If your task fails, yet you sent an email that it succeeded, that is bad. You should wait until all your subtasks finish before sending the email.

Async subtasks typically ARE i/o, whether over a network or not.

The email shouldn't be sent if the DB update fails. The whole point is you wait until everything succeeds, before sending the email.

If your subtasks cause you to write some rows as if they succeeded, but subsequent subtasks fail, that is bad. You have to rollback your changes and not commit them.

If you charge a user even though they didn't get the thing they paid for, that's bad. Yes you can refund them after a dispute, but it's better not to have charged them in the first place.

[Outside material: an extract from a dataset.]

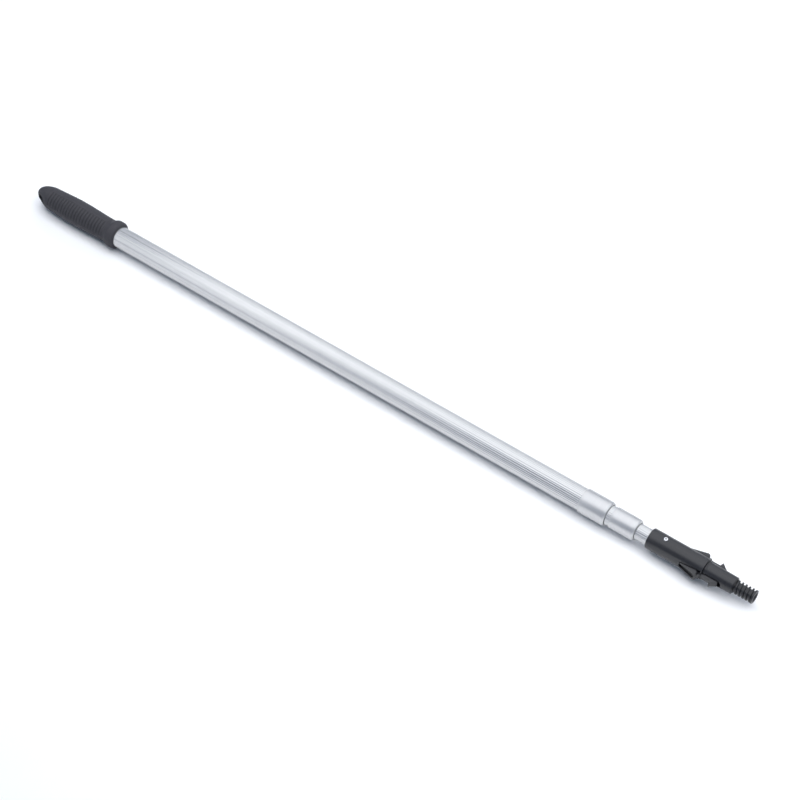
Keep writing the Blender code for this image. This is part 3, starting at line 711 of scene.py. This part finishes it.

The point is this: any subtasks that can cause your main task to fail should be processed BEFORE any subtasks that cannot cause your main task to fail.


Replies

lelanthranlast Wednesday at 10:01 AM

> If your task fails, yet you sent an email that it succeeded, that is bad. You should wait until all your subtasks finish before sending the email.

A common sequence is "Send email, then update DB with the new count of emails sent". Doesn't matter which way you reorder them, there is no advantage to queuing those two tasks to go at the end because if the first success and the second fails you have still done half an atomic task.

> The point is this: any subtasks that can cause your main task to fail should be processed BEFORE any subtasks that cannot cause your main task to fail.

Do you have any examples that aren't IO? Because IO can always fail, and I am still wondering what sort of workflow (or sequence of tasks) you have in mind where you will see any advantage to queuing all the IO to run at the end.

If you have pure computation subtasks (such as checking a hash or signature), then sure, do the IO only after you have verified the check. Have you any idea how rare that workflow is other than for checksumming?

What workflow have you in mind, where we see a practical advantage from queuing IO to run at the end?